Source excerpt:

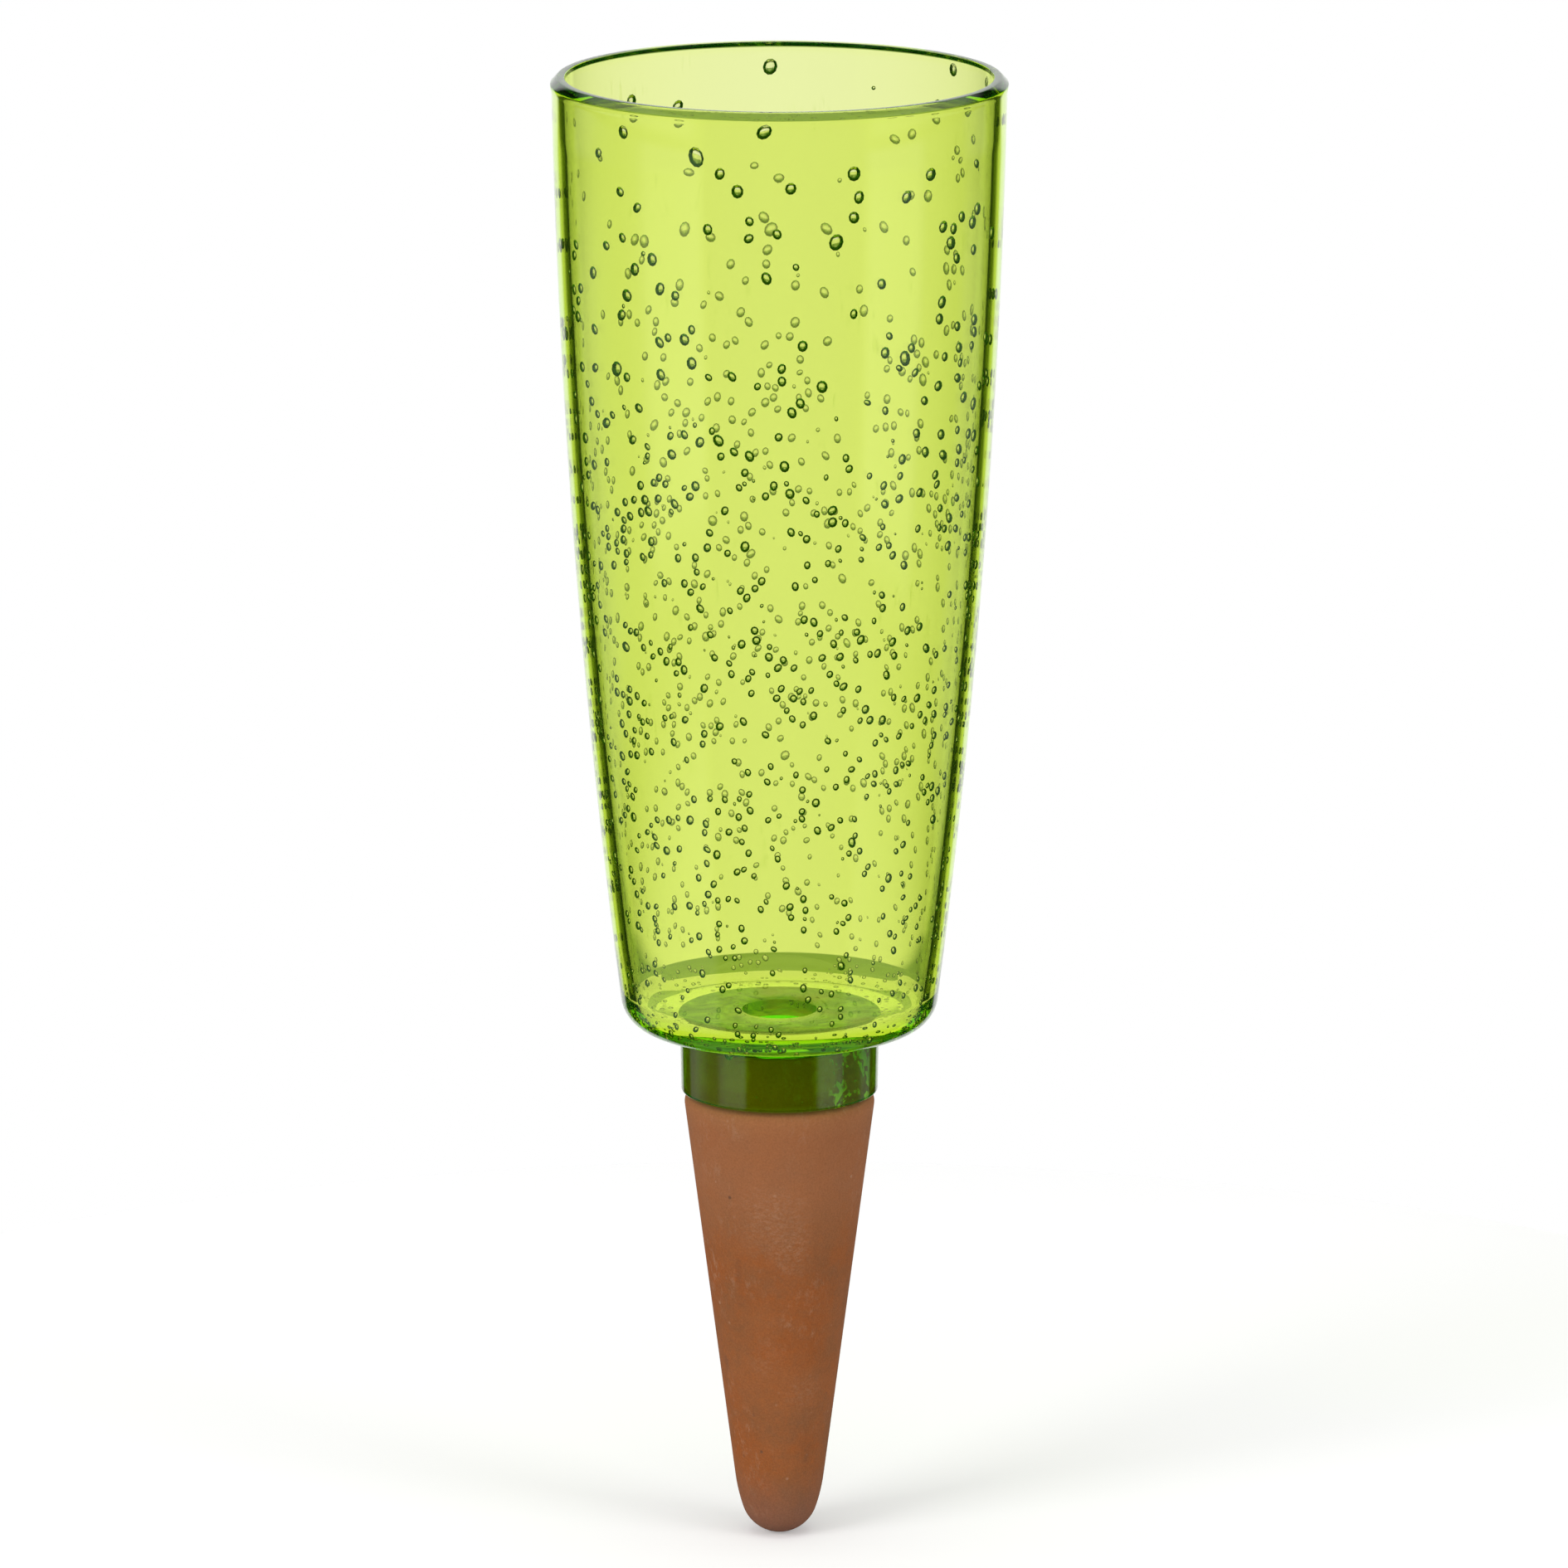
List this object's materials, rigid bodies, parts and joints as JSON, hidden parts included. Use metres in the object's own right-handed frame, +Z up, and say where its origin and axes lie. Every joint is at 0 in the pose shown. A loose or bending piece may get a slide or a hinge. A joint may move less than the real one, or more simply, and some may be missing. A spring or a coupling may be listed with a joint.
{
  "type": "self watering spike",
  "caption": "Open tapered tumbler full of air bubbles, with a drain hole and a socket collar under its floor that holds a hollow porous clay cone for pushing into soil.",
  "frame": {"origin": "on the axis, in the plane of the socket collar's underside, where the surface of the soil lies when the clay cone is pushed in", "axes": "+Z up along the axis, from the clay tip towards the open mouth; X and Y are free because the object is a body of revolution"},
  "size_m": [0.1, 0.1, 0.3311],
  "materials": {
    "green_tumbler": "transparent yellow-green, polished, with air bubbles in the wall",
    "green_collar": "transparent green, polished, no bubbles",
    "clear_adhesive": "cured clear adhesive, slightly mottled",
    "terracotta": "unglazed, fine grained, matte"
  },
  "bodies": {
    "root": {"reservoir": "green_tumbler", "base_bond": "clear_adhesive", "socket_collar": "green_collar", "neck_bond": "clear_adhesive", "clay_cone": "terracotta"}
  },
  "joints": []
}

Given exercise: Return every line of the material exactly.

Solution to the exercise:
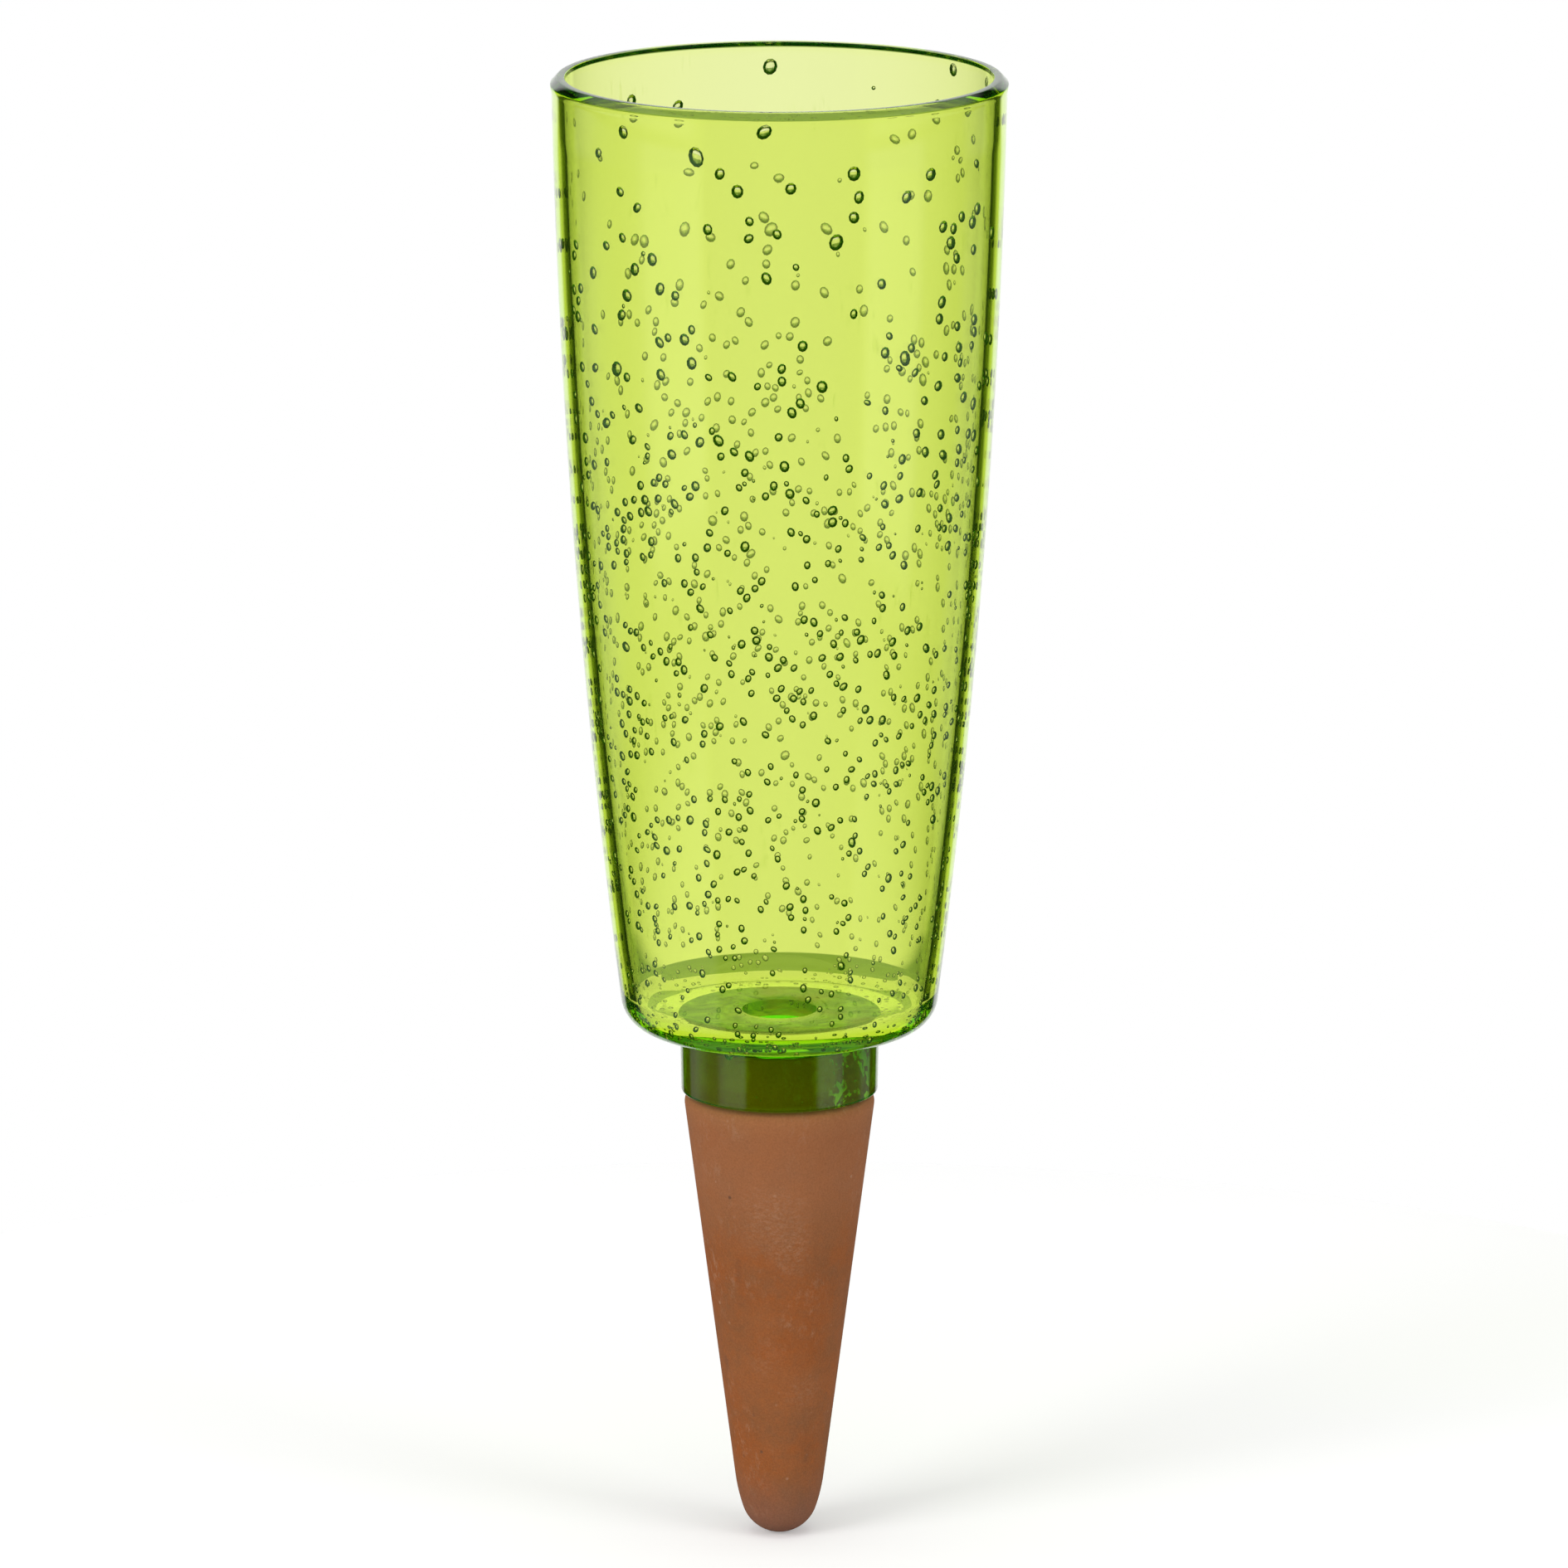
List this object's materials, rigid bodies, parts and joints as JSON, hidden parts included. Use metres in the object's own right-handed frame, +Z up, and say where its origin and axes lie. Every joint is at 0 in the pose shown. A loose or bending piece may get a slide or a hinge. A joint may move less than the real one, or more simply, and some may be missing. A spring or a coupling may be listed with a joint.
{
  "type": "self watering spike",
  "caption": "Open tapered tumbler full of air bubbles, with a drain hole and a socket collar under its floor that holds a hollow porous clay cone for pushing into soil.",
  "frame": {"origin": "on the axis, in the plane of the socket collar's underside, where the surface of the soil lies when the clay cone is pushed in", "axes": "+Z up along the axis, from the clay tip towards the open mouth; X and Y are free because the object is a body of revolution"},
  "size_m": [0.1, 0.1, 0.3311],
  "materials": {
    "green_tumbler": "transparent yellow-green, polished, with air bubbles in the wall",
    "green_collar": "transparent green, polished, no bubbles",
    "clear_adhesive": "cured clear adhesive, slightly mottled",
    "terracotta": "unglazed, fine grained, matte"
  },
  "bodies": {
    "root": {"reservoir": "green_tumbler", "base_bond": "clear_adhesive", "socket_collar": "green_collar", "neck_bond": "clear_adhesive", "clay_cone": "terracotta"}
  },
  "joints": []
}